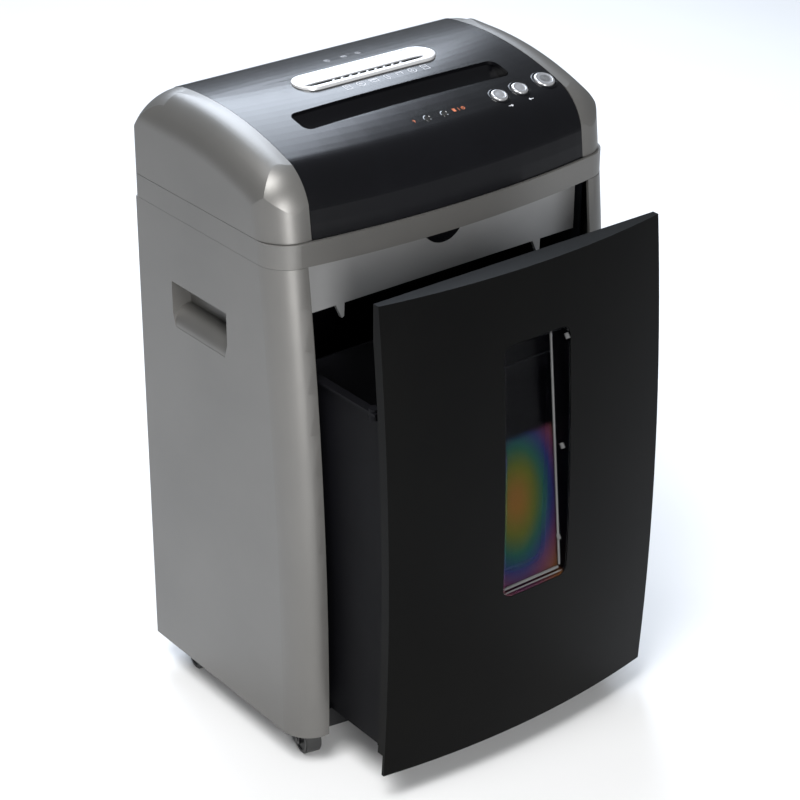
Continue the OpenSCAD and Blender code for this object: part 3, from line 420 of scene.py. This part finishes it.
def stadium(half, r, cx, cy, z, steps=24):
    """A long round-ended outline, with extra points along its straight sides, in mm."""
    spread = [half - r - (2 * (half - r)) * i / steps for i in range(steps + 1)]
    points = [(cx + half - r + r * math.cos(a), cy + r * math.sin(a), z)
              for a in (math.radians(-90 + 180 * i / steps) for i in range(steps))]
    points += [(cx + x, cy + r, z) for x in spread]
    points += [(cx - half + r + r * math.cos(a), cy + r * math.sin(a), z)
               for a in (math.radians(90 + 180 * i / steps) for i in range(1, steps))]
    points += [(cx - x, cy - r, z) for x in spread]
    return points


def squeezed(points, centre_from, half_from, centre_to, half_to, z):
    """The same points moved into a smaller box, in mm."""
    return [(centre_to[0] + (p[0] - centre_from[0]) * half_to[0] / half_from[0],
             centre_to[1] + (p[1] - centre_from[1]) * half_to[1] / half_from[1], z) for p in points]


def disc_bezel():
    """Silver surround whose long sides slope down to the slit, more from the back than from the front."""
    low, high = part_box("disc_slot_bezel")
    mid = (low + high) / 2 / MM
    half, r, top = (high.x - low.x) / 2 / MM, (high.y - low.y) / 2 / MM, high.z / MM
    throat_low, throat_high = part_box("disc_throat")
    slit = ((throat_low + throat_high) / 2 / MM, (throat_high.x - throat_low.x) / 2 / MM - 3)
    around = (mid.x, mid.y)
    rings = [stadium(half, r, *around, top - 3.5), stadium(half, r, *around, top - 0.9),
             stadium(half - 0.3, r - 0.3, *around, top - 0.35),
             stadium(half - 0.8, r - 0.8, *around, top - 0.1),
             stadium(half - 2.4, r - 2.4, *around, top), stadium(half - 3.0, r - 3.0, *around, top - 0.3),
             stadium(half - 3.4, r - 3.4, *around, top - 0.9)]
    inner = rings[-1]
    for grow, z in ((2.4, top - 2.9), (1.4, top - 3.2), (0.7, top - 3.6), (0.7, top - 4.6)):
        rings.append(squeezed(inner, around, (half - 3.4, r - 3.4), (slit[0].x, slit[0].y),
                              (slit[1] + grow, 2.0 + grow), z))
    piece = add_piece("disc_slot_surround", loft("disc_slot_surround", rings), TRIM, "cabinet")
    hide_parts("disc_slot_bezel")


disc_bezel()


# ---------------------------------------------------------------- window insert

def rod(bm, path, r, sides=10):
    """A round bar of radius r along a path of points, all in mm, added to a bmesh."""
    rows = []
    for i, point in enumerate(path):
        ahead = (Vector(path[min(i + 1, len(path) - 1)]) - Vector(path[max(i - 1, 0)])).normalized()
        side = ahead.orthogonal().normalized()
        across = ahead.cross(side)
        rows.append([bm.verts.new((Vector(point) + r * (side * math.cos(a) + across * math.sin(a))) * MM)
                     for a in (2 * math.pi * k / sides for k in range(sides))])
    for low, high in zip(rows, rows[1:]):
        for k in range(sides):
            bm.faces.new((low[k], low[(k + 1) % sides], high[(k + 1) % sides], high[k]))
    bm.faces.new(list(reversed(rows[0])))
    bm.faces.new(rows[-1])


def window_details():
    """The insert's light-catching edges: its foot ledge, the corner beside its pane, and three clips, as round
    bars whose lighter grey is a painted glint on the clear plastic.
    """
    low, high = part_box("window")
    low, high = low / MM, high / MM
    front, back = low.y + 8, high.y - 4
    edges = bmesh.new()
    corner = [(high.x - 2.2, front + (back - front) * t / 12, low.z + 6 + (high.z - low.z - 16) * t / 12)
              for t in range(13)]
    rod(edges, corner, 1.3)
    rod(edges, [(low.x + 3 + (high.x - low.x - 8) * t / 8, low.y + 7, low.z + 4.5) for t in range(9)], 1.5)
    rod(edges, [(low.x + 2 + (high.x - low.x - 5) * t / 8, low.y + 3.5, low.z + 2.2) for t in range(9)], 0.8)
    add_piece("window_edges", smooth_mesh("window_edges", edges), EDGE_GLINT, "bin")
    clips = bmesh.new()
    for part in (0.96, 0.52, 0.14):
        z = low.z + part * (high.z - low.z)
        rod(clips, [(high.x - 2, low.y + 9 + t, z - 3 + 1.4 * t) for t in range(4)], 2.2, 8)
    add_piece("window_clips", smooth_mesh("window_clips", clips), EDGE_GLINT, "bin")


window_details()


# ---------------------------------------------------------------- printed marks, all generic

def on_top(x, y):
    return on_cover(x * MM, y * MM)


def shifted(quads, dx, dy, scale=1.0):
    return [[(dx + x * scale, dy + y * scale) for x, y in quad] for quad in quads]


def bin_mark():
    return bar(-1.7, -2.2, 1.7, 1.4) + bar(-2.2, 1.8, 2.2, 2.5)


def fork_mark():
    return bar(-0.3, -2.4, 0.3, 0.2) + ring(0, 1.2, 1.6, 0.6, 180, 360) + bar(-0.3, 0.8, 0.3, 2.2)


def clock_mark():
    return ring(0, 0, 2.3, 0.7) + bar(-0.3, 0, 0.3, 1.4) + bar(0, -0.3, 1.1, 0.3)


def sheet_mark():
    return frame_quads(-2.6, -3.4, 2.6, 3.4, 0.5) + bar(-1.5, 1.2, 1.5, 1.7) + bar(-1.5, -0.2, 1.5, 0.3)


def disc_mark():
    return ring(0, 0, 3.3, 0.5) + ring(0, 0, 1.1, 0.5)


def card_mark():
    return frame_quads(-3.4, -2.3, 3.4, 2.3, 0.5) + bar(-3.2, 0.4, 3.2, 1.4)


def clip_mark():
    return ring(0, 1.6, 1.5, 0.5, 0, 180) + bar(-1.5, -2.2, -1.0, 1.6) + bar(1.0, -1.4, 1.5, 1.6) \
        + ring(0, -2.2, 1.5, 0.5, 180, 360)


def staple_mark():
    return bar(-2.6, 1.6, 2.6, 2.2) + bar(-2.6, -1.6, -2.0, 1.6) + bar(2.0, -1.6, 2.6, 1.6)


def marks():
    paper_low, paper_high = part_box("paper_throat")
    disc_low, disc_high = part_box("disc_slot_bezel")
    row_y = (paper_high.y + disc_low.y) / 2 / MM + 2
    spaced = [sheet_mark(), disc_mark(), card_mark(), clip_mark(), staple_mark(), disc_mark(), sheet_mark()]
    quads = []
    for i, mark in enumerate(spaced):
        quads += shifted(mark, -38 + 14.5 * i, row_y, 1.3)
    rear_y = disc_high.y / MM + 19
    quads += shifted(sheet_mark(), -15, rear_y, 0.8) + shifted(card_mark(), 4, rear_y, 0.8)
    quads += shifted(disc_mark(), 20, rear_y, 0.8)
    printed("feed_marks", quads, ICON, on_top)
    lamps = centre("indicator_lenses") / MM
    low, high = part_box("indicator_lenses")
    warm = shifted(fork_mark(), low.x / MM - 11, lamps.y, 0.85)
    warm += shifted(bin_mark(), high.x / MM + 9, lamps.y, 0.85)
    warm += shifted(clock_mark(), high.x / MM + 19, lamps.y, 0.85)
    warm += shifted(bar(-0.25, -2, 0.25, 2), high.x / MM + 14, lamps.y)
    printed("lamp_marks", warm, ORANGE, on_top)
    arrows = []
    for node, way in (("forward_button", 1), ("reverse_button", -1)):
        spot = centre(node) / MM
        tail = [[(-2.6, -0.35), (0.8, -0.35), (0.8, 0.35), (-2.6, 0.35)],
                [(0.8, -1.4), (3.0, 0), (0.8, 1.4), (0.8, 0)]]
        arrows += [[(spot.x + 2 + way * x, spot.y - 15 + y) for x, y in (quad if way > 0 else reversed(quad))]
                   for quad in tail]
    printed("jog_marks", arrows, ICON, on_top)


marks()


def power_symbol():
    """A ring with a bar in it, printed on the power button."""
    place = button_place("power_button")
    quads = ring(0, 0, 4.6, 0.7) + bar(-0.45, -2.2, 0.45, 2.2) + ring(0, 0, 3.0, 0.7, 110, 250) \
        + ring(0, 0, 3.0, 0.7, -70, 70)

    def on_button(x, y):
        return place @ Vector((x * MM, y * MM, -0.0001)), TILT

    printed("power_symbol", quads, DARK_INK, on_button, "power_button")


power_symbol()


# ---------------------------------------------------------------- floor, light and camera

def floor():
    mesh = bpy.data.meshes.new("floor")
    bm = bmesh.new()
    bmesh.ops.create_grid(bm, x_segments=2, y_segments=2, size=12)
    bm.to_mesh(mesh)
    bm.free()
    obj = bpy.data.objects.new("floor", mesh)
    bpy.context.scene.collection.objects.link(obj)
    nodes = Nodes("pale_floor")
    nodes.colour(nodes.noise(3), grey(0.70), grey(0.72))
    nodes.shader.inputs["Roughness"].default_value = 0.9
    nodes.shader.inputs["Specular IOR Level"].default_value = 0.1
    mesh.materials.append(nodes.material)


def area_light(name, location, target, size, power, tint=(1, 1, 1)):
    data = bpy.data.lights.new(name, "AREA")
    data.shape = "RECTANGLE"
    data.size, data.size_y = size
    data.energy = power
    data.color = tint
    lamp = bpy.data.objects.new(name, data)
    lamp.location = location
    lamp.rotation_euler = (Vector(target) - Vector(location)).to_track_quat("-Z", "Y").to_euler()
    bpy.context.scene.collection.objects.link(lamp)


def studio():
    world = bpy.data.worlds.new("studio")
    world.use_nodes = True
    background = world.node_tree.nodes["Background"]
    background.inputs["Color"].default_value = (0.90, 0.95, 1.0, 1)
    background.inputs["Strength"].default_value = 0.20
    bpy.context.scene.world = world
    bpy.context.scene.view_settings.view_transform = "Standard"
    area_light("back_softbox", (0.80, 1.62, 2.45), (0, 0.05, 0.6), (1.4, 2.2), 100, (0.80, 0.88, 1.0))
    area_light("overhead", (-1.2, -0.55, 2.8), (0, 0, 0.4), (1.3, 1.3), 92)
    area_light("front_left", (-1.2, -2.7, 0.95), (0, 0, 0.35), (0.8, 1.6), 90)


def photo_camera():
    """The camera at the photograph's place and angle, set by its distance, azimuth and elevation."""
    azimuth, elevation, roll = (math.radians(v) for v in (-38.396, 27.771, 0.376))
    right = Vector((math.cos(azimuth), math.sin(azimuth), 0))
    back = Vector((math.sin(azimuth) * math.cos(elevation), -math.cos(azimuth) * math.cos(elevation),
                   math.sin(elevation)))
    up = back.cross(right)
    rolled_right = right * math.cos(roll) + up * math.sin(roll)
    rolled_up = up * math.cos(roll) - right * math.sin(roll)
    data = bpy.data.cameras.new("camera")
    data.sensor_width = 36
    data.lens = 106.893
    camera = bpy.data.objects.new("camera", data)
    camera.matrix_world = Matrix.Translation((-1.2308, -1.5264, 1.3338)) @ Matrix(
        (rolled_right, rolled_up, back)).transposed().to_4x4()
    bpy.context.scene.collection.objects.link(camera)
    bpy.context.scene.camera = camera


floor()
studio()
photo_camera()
---
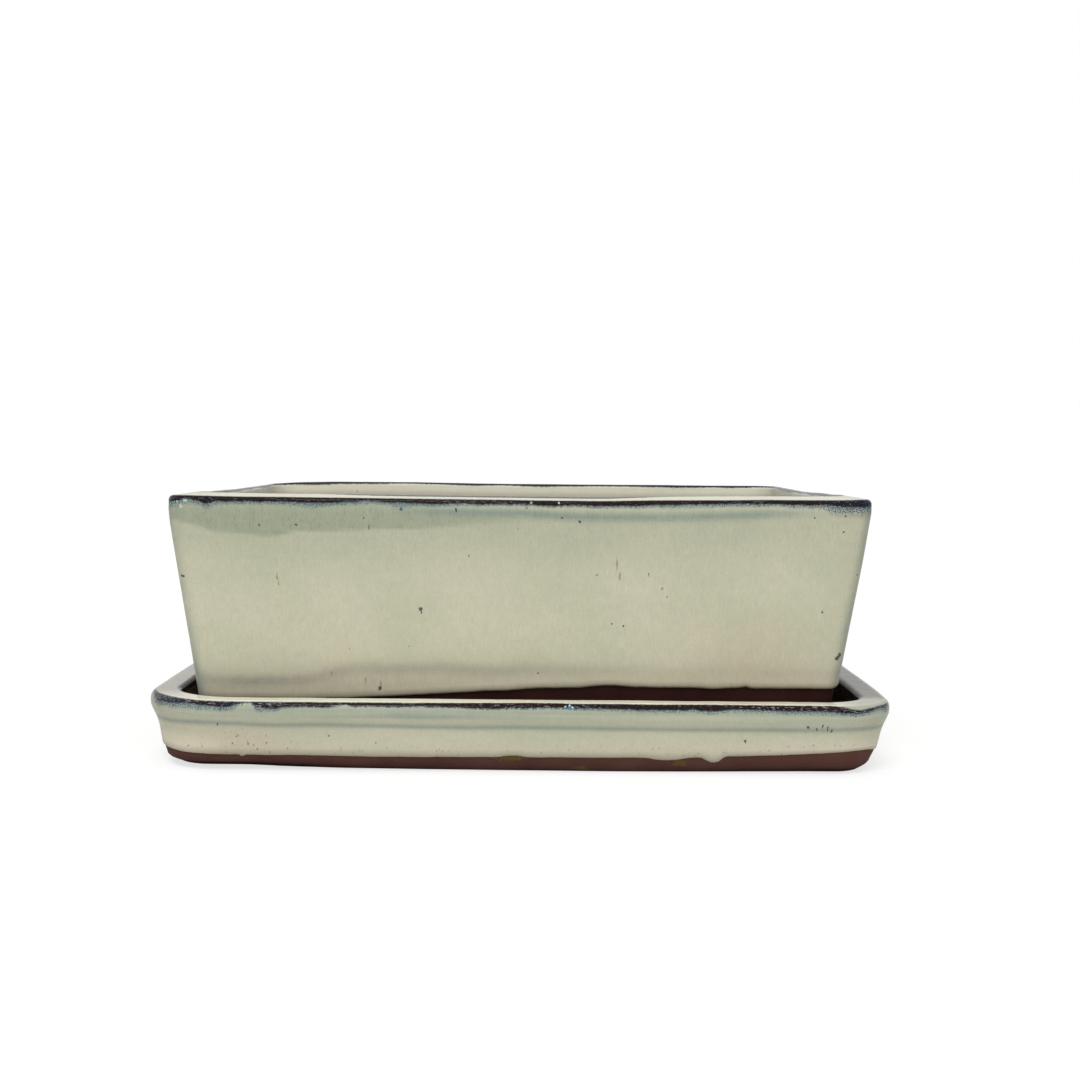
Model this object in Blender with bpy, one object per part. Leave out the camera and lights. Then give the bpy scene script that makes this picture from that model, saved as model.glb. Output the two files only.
---
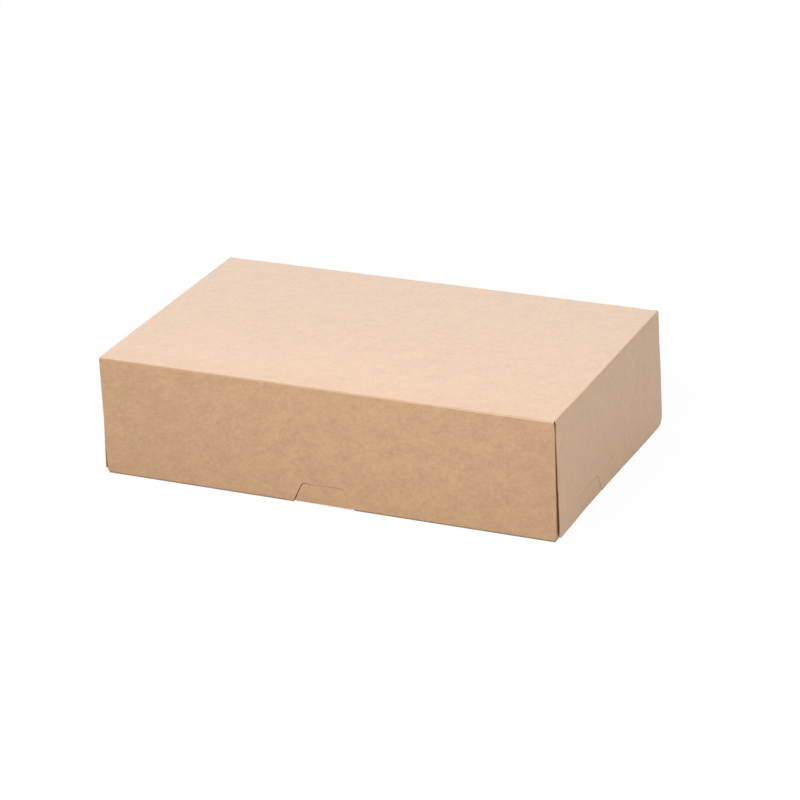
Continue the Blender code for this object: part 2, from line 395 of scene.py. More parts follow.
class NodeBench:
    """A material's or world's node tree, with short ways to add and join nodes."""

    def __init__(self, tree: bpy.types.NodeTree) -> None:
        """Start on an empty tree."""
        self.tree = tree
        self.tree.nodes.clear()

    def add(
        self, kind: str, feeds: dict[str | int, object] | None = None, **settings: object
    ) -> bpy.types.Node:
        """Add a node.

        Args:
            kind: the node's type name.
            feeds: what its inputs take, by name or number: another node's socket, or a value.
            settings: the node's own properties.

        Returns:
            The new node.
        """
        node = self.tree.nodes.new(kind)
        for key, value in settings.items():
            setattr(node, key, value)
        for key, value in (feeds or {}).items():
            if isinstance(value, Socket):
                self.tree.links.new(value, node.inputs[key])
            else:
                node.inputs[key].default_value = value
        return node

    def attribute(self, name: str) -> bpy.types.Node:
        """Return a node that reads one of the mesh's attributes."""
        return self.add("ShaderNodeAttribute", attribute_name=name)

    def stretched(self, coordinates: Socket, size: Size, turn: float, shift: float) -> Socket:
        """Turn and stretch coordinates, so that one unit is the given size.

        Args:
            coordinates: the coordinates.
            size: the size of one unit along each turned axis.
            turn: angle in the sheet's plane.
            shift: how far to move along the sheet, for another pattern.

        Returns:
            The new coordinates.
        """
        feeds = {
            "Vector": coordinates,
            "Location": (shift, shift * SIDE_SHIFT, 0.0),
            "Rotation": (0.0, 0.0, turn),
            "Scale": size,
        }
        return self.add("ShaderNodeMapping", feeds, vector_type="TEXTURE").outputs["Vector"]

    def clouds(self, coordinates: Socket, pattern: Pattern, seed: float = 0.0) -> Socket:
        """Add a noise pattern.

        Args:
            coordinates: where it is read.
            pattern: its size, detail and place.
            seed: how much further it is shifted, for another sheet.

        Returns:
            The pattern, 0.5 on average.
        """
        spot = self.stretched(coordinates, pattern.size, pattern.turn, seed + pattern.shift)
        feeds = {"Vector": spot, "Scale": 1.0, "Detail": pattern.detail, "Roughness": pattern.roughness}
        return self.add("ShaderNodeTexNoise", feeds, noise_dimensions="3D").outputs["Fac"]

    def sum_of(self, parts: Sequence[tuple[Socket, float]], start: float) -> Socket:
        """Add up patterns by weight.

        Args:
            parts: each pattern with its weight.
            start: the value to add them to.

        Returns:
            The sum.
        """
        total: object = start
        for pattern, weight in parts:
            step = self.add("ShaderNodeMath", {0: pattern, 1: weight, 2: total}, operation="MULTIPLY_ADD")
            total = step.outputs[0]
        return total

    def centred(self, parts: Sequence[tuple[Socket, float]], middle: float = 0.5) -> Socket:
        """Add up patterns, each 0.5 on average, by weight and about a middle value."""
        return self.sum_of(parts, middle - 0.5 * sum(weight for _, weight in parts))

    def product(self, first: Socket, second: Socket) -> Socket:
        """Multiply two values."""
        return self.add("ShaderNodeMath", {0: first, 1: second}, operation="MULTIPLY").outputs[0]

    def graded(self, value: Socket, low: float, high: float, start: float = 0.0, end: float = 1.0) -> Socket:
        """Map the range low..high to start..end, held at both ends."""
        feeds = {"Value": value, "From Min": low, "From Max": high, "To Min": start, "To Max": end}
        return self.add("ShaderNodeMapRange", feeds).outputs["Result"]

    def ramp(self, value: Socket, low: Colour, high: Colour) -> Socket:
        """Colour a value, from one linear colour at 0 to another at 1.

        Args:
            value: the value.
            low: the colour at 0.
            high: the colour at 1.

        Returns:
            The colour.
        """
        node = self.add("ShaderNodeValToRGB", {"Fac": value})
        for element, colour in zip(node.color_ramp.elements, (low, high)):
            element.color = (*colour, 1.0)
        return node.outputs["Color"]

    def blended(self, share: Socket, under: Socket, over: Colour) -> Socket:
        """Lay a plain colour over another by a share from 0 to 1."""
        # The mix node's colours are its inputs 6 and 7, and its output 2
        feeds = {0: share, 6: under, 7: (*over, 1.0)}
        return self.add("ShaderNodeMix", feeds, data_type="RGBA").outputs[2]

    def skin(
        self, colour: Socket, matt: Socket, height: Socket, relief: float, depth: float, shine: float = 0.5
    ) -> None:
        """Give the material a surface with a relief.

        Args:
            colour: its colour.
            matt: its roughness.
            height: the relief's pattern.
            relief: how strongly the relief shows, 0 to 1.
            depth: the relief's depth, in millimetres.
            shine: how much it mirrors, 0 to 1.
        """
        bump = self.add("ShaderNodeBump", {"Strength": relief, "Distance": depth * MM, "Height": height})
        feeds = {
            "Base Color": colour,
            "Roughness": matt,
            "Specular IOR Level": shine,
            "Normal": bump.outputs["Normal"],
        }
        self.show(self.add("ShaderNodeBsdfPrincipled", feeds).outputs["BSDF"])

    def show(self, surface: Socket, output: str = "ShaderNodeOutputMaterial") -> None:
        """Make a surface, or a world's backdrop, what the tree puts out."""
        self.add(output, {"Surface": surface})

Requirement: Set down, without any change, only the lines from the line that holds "Continue the Blender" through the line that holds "the given size.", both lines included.

Answer to the task:
Continue the Blender code for this object: part 2, from line 395 of scene.py. More parts follow.
class NodeBench:
    """A material's or world's node tree, with short ways to add and join nodes."""

    def __init__(self, tree: bpy.types.NodeTree) -> None:
        """Start on an empty tree."""
        self.tree = tree
        self.tree.nodes.clear()

    def add(
        self, kind: str, feeds: dict[str | int, object] | None = None, **settings: object
    ) -> bpy.types.Node:
        """Add a node.

        Args:
            kind: the node's type name.
            feeds: what its inputs take, by name or number: another node's socket, or a value.
            settings: the node's own properties.

        Returns:
            The new node.
        """
        node = self.tree.nodes.new(kind)
        for key, value in settings.items():
            setattr(node, key, value)
        for key, value in (feeds or {}).items():
            if isinstance(value, Socket):
                self.tree.links.new(value, node.inputs[key])
            else:
                node.inputs[key].default_value = value
        return node

    def attribute(self, name: str) -> bpy.types.Node:
        """Return a node that reads one of the mesh's attributes."""
        return self.add("ShaderNodeAttribute", attribute_name=name)

    def stretched(self, coordinates: Socket, size: Size, turn: float, shift: float) -> Socket:
        """Turn and stretch coordinates, so that one unit is the given size.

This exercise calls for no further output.